[This is a follow up to my post last week.]
Even if we understand that what seems like resistance to change is more nuanced and complicated, many of us are directly or implicitly being asked to lead the changes in places of work. In that sense, we are “change agents” to use a well-established phrase.
Consider the number of times each day, both on the job and outside, that we hear the word “change” and the necessity for leaders to help their organizations change in the face of all sorts of challenges.
There has been a slew of popular business books providing guidance to would-be change agents. Several consultants and business gurus have developed their own model of the change process, usually outlining some necessary progression and steps that they have observed will lead to success.
Curiously, the same few anecdotes seem to pop up in a number of these, like burning platforms or the boardroom display of gloves.
While these authors mean well and have tried to be good reporters of what they have observed, change agents often find that, in practice, the suggestions in these books and articles are at best a starting point and don’t quite match the situation they face.
Part of the problem is that there has been too little rigorous behavioral work about how and why people change. (In fairness, some authors, like the Heath brothers, at least try to apply behavioral concepts in their recommendations on how to lead change.)
And on a practical level, many change agents find it difficult to figure out the tactics they need to use to improve the chances that the desired change will occur. In this post, I’m suggesting that we first need to understand the unique and sometimes unexpected ways that the human brain processes information and thus how we need to communicate.
(These are often called cognitive biases, but that is a pejorative phrase that might put you in the wrong mindset. It’s not a good idea starting an effort to convince people to join you in changing an organization by assuming that they are somehow irrational.)
As just one example, some of the most interesting work along these lines was that done by the Nobel-prize winning psychologist Daniel Kahneman and his colleague Amos Tversky.
They found in their research that people exaggerate potential losses beyond reality – often times incorrectly guessing that what they control (like driving a car) is less risky than what they don’t control (being a passenger in an airplane).
Moreover, a person’s sense of loss is greater if what might be lost has been owned or used for a long time (aka entitlements). Regret and other emotions can also enhance this sense of loss.
The estimate of losses and gains is also affected by a person’s reference point, which can be shifted by even random effects. The classic example of the impact of a reference point is how people react differently to being told either that they have a 10% chance of dying or a 90% chance of living through a major disease. The probabilities are the same, of course.

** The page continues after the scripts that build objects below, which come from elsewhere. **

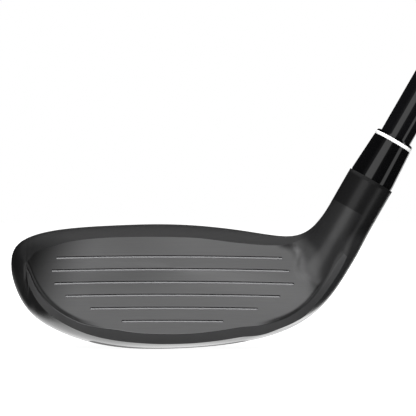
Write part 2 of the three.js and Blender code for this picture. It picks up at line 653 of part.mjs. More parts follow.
const makePortBoss = () => onPort(rod(10.2, -6, 14.5)).intersect(hull);
const makePortCut = () => onPort([
  [0, -12], [COUNTERBORE_R, -12], [COUNTERBORE_R, PORT_FLOOR],
  [SHANK_HOLE_R, PORT_FLOOR], [SHANK_HOLE_R, 13.2], [0, 13.2],
]);
function makeWeightScrew() {
  const screw = onPort([
    [0, 1.4], [5.7, 1.4], [SCREW_HEAD_R, 2.0], [SCREW_HEAD_R, SCREW_HEAD_BOTTOM],
    [SHANK_R, SCREW_HEAD_BOTTOM], [SHANK_R, 12.2], [1.9, 12.7], [0, 12.7],
  ]);
  const socket = Array.from({ length: 24 }, (_, i) => {   // six lobes
    const angle = Math.PI * 2 * i / 24;
    const radius = 2.25 + 0.42 * Math.cos(6 * angle);
    return [radius * Math.cos(angle), radius * Math.sin(angle)];
  });
  return screw.subtract(prism(socket, 3.9, portCentre, portInward));
}
const makeSealRing = () => onPort(tube(3.3, 5.2, PORT_FLOOR - 0.72, PORT_FLOOR - 0.03));

// ---- head body ------------------------------------------------------------------------
function makeHeadBody() {
  const body = hull.subtract(cavity)
    .add(makePortBoss())
    .subtract(onShaft(rod(BORE_R, BORE_BOTTOM, HOSEL_TOP + 5)))
    .subtract(faceSlab(SEAT_U, -9, FACE_T + FACE_SEAT_EXTRA, -FACE_EDGE_GAP))
    .subtract(makeCrownSeat())
    .subtract(makeCrownWindow())
    .subtract(slotPrism(0, 12, -4))
    .subtract(makePortCut())
    .subtract(belowGround);
  return largest(body);
}

// ---- pieces inside the head -------------------------------------------------------------
const GLUE_OUTLINE = [[-9, -6], [-4, -8], [5, -7.5], [9, -3], [8.5, 4], [3, 7.5], [-4, 7], [-8.5, 3]];
const insidePad = (outline, depth, x, y, z) =>
  clearCavity.intersect(prism(outline, depth, vec(x, y, z)));
const makeToePad = () => insidePad(roundedRect(9.5, 20, 3), 7, -30.5, 22, 4.0);
const makeHeelPad = () => insidePad(roundedRect(8, 9, 2.5), 8, 34.3, 16.5, 5.5);
const makeGluePad = () => insidePad(GLUE_OUTLINE, 6.5, 21, 27, 1.2);
const makeHoselPlug = () => onShaft(rod(BORE_R - 0.08, BORE_BOTTOM + 0.05, BORE_BOTTOM + 2.4));

// ---- shaft --------------------------------------------------------------------------------
const SHAFT_TIP_R = 4.70;         // 0.370 in parallel tip
const SHAFT_BUTT_R = 7.62;        // 0.600 in butt
const SHAFT_TIP = BORE_BOTTOM + 2.6;
const TAPER_START = SHAFT_TIP + 76;
const SHAFT_END = CLUB_LENGTH - 3.6;

function shaftRadius(s) {
  if (s < TAPER_START) return SHAFT_TIP_R;
  return SHAFT_TIP_R
    + (SHAFT_BUTT_R - SHAFT_TIP_R) * (s - TAPER_START) / (SHAFT_END - TAPER_START);
}
const makeEpoxy = () =>
  onShaft(tube(SHAFT_TIP_R + 0.04, BORE_R - 0.04, SHAFT_TIP, HOSEL_TOP - 0.2));
const makeShaft = () => onShaft(closed([
  [2.3, SHAFT_TIP], [SHAFT_TIP_R, SHAFT_TIP], [SHAFT_TIP_R, TAPER_START],
  [SHAFT_BUTT_R, SHAFT_END], [SHAFT_BUTT_R - 1.2, SHAFT_END], [3.3, SHAFT_TIP + 90],
]));
const makeTipWeight = () => onShaft([
  [0, SHAFT_TIP + 0.5], [2.1, SHAFT_TIP + 0.5], [2.25, SHAFT_TIP + 1.2],
  [2.25, SHAFT_TIP + 18], [0, SHAFT_TIP + 18],
]);

// ---- ferrule --------------------------------------------------------------------------------
const FERRULE_SEAT = HOSEL_TOP + 0.03;
const FERRULE_BORE_R = 4.76;
// outer profiles: radius, height above the seat
const FERRULE_BODY = [[6.35, 0], [6.55, 0.35], [6.55, 0.9], [5.85, 12.35]];
const FERRULE_RING = [[5.85, 12.38], [5.88, 12.9], [5.82, 13.42]];
const FERRULE_CAP = [[5.76, 13.45], [5.70, 13.9], [5.35, 14.15]];

function makeFerrule(outer) {
  const profile = [[FERRULE_BORE_R, outer[0][1]], ...outer, [FERRULE_BORE_R, outer.at(-1)[1]]];
  return onShaft(closed(profile.map(([radius, s]) => [radius, FERRULE_SEAT + s])));
}

// ---- grip -----------------------------------------------------------------------------------
const GRIP_START = CLUB_LENGTH - 267;
const TAPE_START = GRIP_START + 4;
const TAPE_OFFSET = 0.25;         // tape outside over the shaft radius
const TAPE_GAP = 0.03;            // tape inside over the shaft radius
const GRIP_OFFSET = TAPE_OFFSET + 0.05;
// outside, then down into the butt recess: radius, distance from the grip start
const GRIP_PROFILE = [
  [8.35, 0], [8.75, 1.2], [8.95, 20], [9.7, 90], [10.6, 160], [11.4, 215], [12.6, 245],
  [14.1, 257], [14.9, 262], [14.9, 265], [14.5, 266.2], [9.2, 266.2], [9.2, 263.6],
  [SHAFT_BUTT_R + GRIP_OFFSET, 263.6],
];
const makeTape = () => onShaft(closed([
  [shaftRadius(TAPE_START) + TAPE_GAP, TAPE_START],
  [shaftRadius(TAPE_START) + TAPE_OFFSET, TAPE_START],
  [SHAFT_BUTT_R + TAPE_OFFSET, SHAFT_END],
  [SHAFT_BUTT_R + TAPE_GAP, SHAFT_END],
]));
const makeGrip = () => onShaft(closed([
  [shaftRadius(GRIP_START) + GRIP_OFFSET, GRIP_START],
  ...GRIP_PROFILE.map(([radius, s]) => [radius, GRIP_START + s]),
  [SHAFT_BUTT_R + GRIP_OFFSET, SHAFT_END],
]));
const makeGripCap = () => onShaft(closed([
  [1.6, SHAFT_END + 0.25], [9.1, SHAFT_END + 0.25], [9.1, CLUB_LENGTH - 0.7],
  [10.8, CLUB_LENGTH - 0.7], [10.8, CLUB_LENGTH], [1.6, CLUB_LENGTH],
]));

// ---- materials --------------------------------------------------------------------------------
const material = (settings) => new THREE.MeshStandardMaterial(settings);
const darkSteel = material({ color: 0x2b2c2e, roughness: 0.35, metalness: 0.9 });
const crownPaint = material({ color: 0x1a1b1d, roughness: 0.4, metalness: 0.3 });
const faceSteel = material({ color: 0x77787a, roughness: 0.4, metalness: 1.0 });
const slotFill = material({ color: 0x222222, roughness: 0.7, metalness: 0.0 });
const padMetal = material({ color: 0x6c6e70, roughness: 0.4, metalness: 1.0 });
const glue = material({ color: 0xcabf8a, roughness: 0.6, metalness: 0.0 });
const screwSteel = material({ color: 0x8c8e90, roughness: 0.3, metalness: 1.0 });
const sealBlack = material({ color: 0x101010, roughness: 0.7, metalness: 0.0 });
const plugGrey = material({ color: 0x55585a, roughness: 0.5, metalness: 0.0 });
const epoxy = material({ color: 0x9a9a88, roughness: 0.5, metalness: 0.0 });
const glossBlack = material({ color: 0x0b0b0c, roughness: 0.15, metalness: 0.0 });
const ringWhite = material({ color: 0xf2f2f0, roughness: 0.3, metalness: 0.0 });
const brass = material({ color: 0xb89a50, roughness: 0.4, metalness: 1.0 });
const tapePaper = material({ color: 0xd8d2bc, roughness: 0.8, metalness: 0.0 });
const gripBlack = material({ color: 0x141414, roughness: 0.8, metalness: 0.0 });
const capBlack = material({ color: 0x1d1d1d, roughness: 0.6, metalness: 0.0 });

// ---- club ---------------------------------------------------------------------------------------
const club = new THREE.Group();
club.position.y = -REST_Y;
const PIECES = [
  ['head_body', makeHeadBody(), darkSteel],
  ['crown_shell', makeCrown(), crownPaint],
  ['face_plate', makeFacePlate(), faceSteel],
  ['sole_slot_insert', makeSlotInsert(), slotFill],
  ['toe_weight_pad', makeToePad(), padMetal],
  ['heel_weight_pad', makeHeelPad(), padMetal],
  ['damping_glue_pad', makeGluePad(), glue],
  ['weight_screw', makeWeightScrew(), screwSteel],
  ['weight_seal_ring', makeSealRing(), sealBlack],
  ['hosel_plug', makeHoselPlug(), plugGrey],
  ['hosel_epoxy', makeEpoxy(), epoxy],
  ['ferrule_body', makeFerrule(FERRULE_BODY), glossBlack],
  ['ferrule_ring', makeFerrule(FERRULE_RING), ringWhite],
  ['ferrule_cap', makeFerrule(FERRULE_CAP), glossBlack],
  ['shaft', makeShaft(), glossBlack],
  ['tip_weight', makeTipWeight(), brass],
  ['grip_tape', makeTape(), tapePaper],
  ['grip', makeGrip(), gripBlack],
  ['grip_cap', makeGripCap(), capBlack],
];
for (const [name, piece, finish] of PIECES) {
  const mesh = new THREE.Mesh(geometry(piece), finish);
  mesh.name = name;
  club.add(mesh);
}

export default club;
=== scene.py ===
# Hybrid golf club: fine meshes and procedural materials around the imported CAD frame.
import json
import math
import bpy
import bmesh
import numpy as np
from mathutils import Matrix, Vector
from mathutils.bvhtree import BVHTree


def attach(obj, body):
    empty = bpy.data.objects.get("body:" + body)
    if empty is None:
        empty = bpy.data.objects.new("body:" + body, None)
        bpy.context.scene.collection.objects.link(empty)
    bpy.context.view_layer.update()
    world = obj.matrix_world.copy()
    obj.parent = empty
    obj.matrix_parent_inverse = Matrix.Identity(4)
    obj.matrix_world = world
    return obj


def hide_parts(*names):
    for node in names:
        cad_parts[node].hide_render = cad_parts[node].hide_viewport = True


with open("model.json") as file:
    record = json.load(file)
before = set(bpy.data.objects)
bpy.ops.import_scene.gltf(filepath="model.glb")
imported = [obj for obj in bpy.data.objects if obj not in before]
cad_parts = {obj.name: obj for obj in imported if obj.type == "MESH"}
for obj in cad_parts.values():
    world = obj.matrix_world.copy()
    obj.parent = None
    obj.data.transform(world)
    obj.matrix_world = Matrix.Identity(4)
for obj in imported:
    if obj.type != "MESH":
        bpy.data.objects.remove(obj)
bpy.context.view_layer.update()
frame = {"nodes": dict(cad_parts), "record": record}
SCENE = bpy.context.scene
MM = 0.001

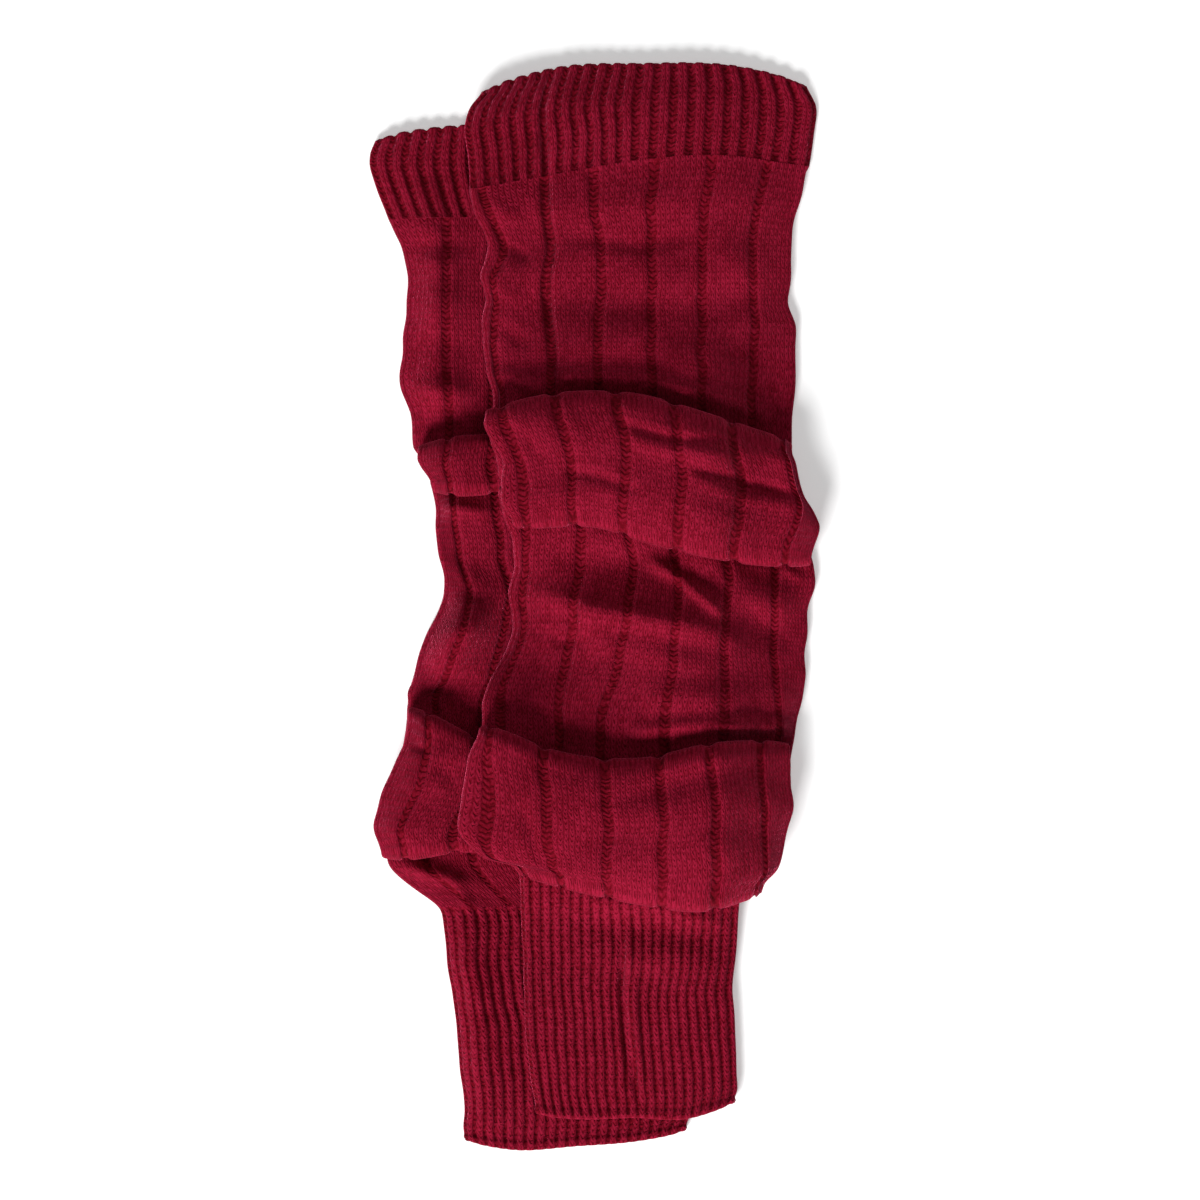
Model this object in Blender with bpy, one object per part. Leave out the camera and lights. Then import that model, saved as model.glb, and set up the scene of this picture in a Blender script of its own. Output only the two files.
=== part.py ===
"""A pair of slouched knit leg warmers, laid flat with one lying across the other.

Each leg warmer is a knitted tube pressed flat: two panels of cloth with a thin slit between
them, open at both mouths. It is made of three pieces that meet at seams, a ribbed top cuff,
a leg with wide ribs and a ribbed ankle cuff. The leg is longer than it lies: at two places
the flat tube doubles back on itself and forward again, so that a band of three layers stands
on the leg. X runs to the right and +Y towards the top cuffs, and +Z is up from the surface.
"""

import math
from collections import namedtuple

import bmesh
import bpy
import numpy as np

MM = 0.001

# Cloth, in millimetres
WALL = 1.8
SLIT = 0.4
LAYER_GAP = 0.8
SEAM_GAP = 0.3
REST_GAP = 0.3
FOOTPRINT_SHIFT = 0.68
HALF = WALL + SLIT / 2
TURN_RADIUS = HALF + LAYER_GAP / 2

# Knitted relief, in millimetres: the share of the panel's width where each groove runs, and
# each groove's profile as offsets from its middle with the share of its depth there
GROOVE_DEPTH = 0.6
LEG_GROOVES = [0.040 + 0.165 * count for count in range(6)]
LEG_GROOVE = ((-2.0, 0.0), (0.0, 1.0), (2.0, 0.0))
LEG_WIDTH = 126.0
TOP_CUFF_GROOVES = [0.046 + 0.0482 * count for count in range(20)]
TOP_CUFF_GROOVE = ((-1.6, 0.0), (-0.8, 1.0), (0.8, 1.0), (1.6, 0.0))
TOP_CUFF_WIDTH = 140.0
ANKLE_CUFF_GROOVES = [0.03 + 0.0410 * count for count in range(24)]
ANKLE_CUFF_GROOVE = ((0.0, 1.0),)
ANKLE_CUFF_WIDTH = 86.0
UNDER_LEG_GROOVES = 3
UNDER_TOP_CUFF_GROOVES = 9

# Mesh density: turns, the round edges, the longest run without a row in millimetres where the
# upper leg warmer bends over the lower one, and the places of the plain columns, which are
# closer where it bends down to the floor
EDGE_ARC_STEPS = 3
HIDDEN_ARC_STEPS = 2
OUTER_SIDE_STEPS = 2
INNER_SIDE_STEPS = 1
LONGEST_RUN = 15.0
OVER_PLAIN_PLACES = (0.0, 0.20, 0.37, 0.51, 0.60, 0.68, 0.76, 0.85, 0.93, 1.0)
UNDER_PLAIN_PLACES = (0.0, 0.15, 0.33, 0.67, 1.0)
ANKLE_RIBS_PER_LINING_COLUMN = 2
LEAST_COLUMN_STEP = 0.005
RING_END = 4.0

# How the upper leg warmer lies over the lower one, in millimetres
FIELD_CELL = 2.0
FIELD_HALF_SIZE = (130.0, 250.0)
FIELD_REACH_CELLS = (10, 8)
FIELD_BLUR_CELLS = (5, 4)
FIELD_COLUMNS = 110
FIELD_LONGEST_RUN = 1.2

# What a row of a table is: cloth lying along, or one of the four turns of a fold
LIE = "lie"
TUCK = "tuck under the band"
CREST = "upper edge of the band"
BROW = "lower edge of the band"
BACK = "back out of the band"

# Nose direction along Y, and whether the cloth climbs or drops a layer there
TURNS = {TUCK: (-1, 1), CREST: (1, 1), BROW: (-1, -1), BACK: (1, -1)}

# A row across the flat tube, in millimetres: its outer edges, its place along Y at the left
# edge, a quarter, half, three quarters and the right edge, how far the ribs drift to the
# right as a share of the width, and how far the top panel swells
Row = namedtuple("Row", "kind left right y_left y_quarter y_half y_three y_right drift puff")


def level_row(left, right, y, puff):
    """A row that runs straight across at one place along Y, its ribs where they were knitted."""
    return Row(LIE, left, right, y, y, y, y, y, 0.0, puff)


OVER_TOP_CUFF = [
    Row(LIE, -45.0, 83.5, 207.0, 214.8, 216.0, 215.6, 209.6, 0.0, 0.4),
    Row(LIE, -51.2, 87.6, 200.8, 209.6, 210.8, 210.4, 203.2, 0.0, 0.8),
    Row(LIE, -53.6, 88.4, 191.2, 200.4, 202.4, 202.4, 197.6, 0.0, 1.2),
    Row(LIE, -52.0, 87.2, 181.6, 186.4, 189.2, 190.4, 188.0, 0.0, 1.2),
    Row(LIE, -51.0, 85.6, 167.2, 173.0, 178.6, 180.6, 176.6, 0.0, 0.8),
]

OVER_LEG = [
    Row(LIE, -51.0, 85.6, 167.2, 173.0, 178.6, 180.6, 176.6, 0.0, 0.8),
    Row(LIE, -49.6, 81.0, 157.4, 158.0, 160.0, 161.0, 159.0, 0.0, 1.6),
    Row(LIE, -43.2, 79.4, 144.6, 144.8, 145.0, 145.0, 144.6, 0.0, 1.0),
    Row(LIE, -46.8, 78.6, 132.4, 132.4, 132.4, 132.4, 132.4, 0.0, 2.0),
    Row(LIE, -44.4, 77.2, 121.6, 121.6, 121.6, 121.6, 121.6, 0.0, 1.2),
    Row(LIE, -46.2, 81.2, 112.4, 112.4, 112.4, 112.4, 112.4, 0.0, 2.2),
    Row(LIE, -46.2, 81.2, 103.2, 103.2, 103.2, 102.0, 101.0, 0.0, 1.6),
    Row(LIE, -42.8, 79.6, 91.0, 93.0, 92.0, 86.0, 80.0, 0.0, 0.6),
    Row(LIE, -42.0, 78.8, 80.0, 82.0, 80.0, 73.0, 64.5, 0.0, 0.0),
    Row(TUCK, -39.6, 81.0, 50.4, 54.4, 50.4, 42.4, 37.6, 0.02, 0.0),
    Row(CREST, -44.0, 78.4, 80.4, 85.6, 84.4, 76.0, 67.2, 0.06, 2.0),
    Row(LIE, -45.6, 80.8, 72.4, 74.4, 72.4, 64.4, 58.0, 0.06, 3.2),
    Row(LIE, -37.6, 83.6, 56.4, 59.2, 54.4, 48.4, 43.2, 0.06, 2.4),
    Row(LIE, -38.0, 91.6, 41.6, 44.4, 38.4, 33.6, 31.2, 0.05, 3.2),
    Row(BROW, -33.6, 86.4, 29.2, 31.2, 23.2, 17.2, 14.4, 0.04, 2.0),
    Row(BACK, -38.8, 83.6, 48.4, 52.2, 48.2, 40.2, 35.4, 0.02, 0.0),
    Row(LIE, -35.6, 87.0, 32.0, 34.0, 27.0, 21.0, 18.0, 0.01, 0.0),
    Row(LIE, -34.4, 88.8, 22.4, 23.4, 15.8, 10.0, 7.6, 0.01, 1.0),
    Row(LIE, -32.8, 86.4, 14.4, 14.0, 7.0, 1.6, -0.8, 0.01, 1.8),
    Row(LIE, -35.6, 84.6, 3.6, 3.0, -3.0, -7.0, -9.6, 0.01, 1.2),
    Row(LIE, -33.0, 84.8, -9.0, -10.0, -13.0, -16.0, -18.4, 0.02, 1.8),
    Row(LIE, -38.8, 84.8, -21.6, -22.5, -24.0, -26.0, -27.6, 0.03, 1.4),
    Row(LIE, -44.4, 83.6, -32.8, -33.2, -34.2, -35.6, -36.2, 0.03, 1.6),
    Row(LIE, -46.0, 81.6, -40.8, -45.6, -46.6, -45.2, -44.4, 0.03, 0.6),
    Row(LIE, -46.0, 79.6, -50.0, -59.0, -61.0, -58.0, -56.0, 0.03, 0.0),
    Row(TUCK, -48.0, 77.2, -86.0, -90.0, -92.0, -90.0, -88.0, 0.04, 0.0),
    Row(CREST, -47.2, 78.0, -44.8, -57.6, -60.4, -54.4, -52.4, 0.05, 2.0),
    Row(LIE, -51.6, 78.8, -59.6, -70.4, -72.8, -68.8, -66.4, 0.05, 3.4),
    Row(LIE, -54.4, 79.2, -77.6, -83.6, -85.6, -83.6, -80.8, 0.05, 4.0),
    Row(LIE, -54.2, 76.4, -91.8, -96.8, -99.6, -98.4, -94.4, 0.05, 4.0),
    Row(LIE, -46.4, 73.6, -100.8, -104.8, -108.8, -109.6, -106.4, 0.05, 3.2),
    Row(BROW, -32.0, 66.8, -109.2, -114.4, -119.2, -122.0, -116.8, 0.04, 2.0),
    Row(BACK, -35.6, 65.2, -90.0, -92.4, -94.0, -92.4, -91.2, 0.02, 0.0),
    Row(LIE, -32.8, 61.2, -99.0, -100.0, -101.0, -100.0, -99.0, 0.0, 0.0),
    level_row(-31.2, 59.2, -106.0, 0.0),
]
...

In general, they found that there is an aversion to losses which outweighs possible gains, even if the gains might be worth more.
This makes it sound like change is very difficult, since many people often perceive proposed changes as having big risks.
But there is more to the story. Indeed, Kahneman found that there is no across-the-board aversion to change or even merely to risk. Indeed people might make a more risky choice when all options are bad.
As one summary states:
“When faced with a risky prospect, people will be: (1) risk-seeking over low-probability gains, (2) risk-averse over high-probability gains, (3) risk-averse over low-probability losses, and (4) risk-seeking over high-probability losses.”
In just this brief summary, there is some obvious guidance for change agents:
- Reduce people’s estimate of their potential loss. For example, the new system won’t cost 25% more than the old one, but it will just be an extra nickel each time it is used.
- Increase the perceived value of the change and/or the perceived likelihood of success – positive vivid images help to overcome lower probability estimates of the chances of success; negative vivid images help to magnify the probability of loss.
- Help people redefine the perception of loss by shifting their frame of reference, which determines their starting point.
- Reduce the overall size of the risks, which means it is best to introduce small innovations, piled on each other. Behavioral scientists have also observed the irrational fear of loss versus the possibility of benefit is reduced when a person has had experience with the trade-off. A series of small innovations will help people to gain that experience and you will also find out which of your great ideas really are good. Since any innovation is an experiment, there’s no guarantee of success. Some will fail, but if the ideas are good and competent people are implementing the changes, you’ll succeed sufficiently more often than you fail so that the overall impact is positive.
- Work to convince people that their certainty of loss is only a possibility. People react differently to being told something is a sure thing, than a 90% probability.
- Since risk taking is no longer avoided among bad choices, show that the obvious loss of change is less than a bigger possible loss of not changing.
I’ve just touched the surface here. There other findings of behavioral and social science research that can also enable change agents to get a firmer grasp on the reality of the situation facing them and suggest things they might do to become more successful.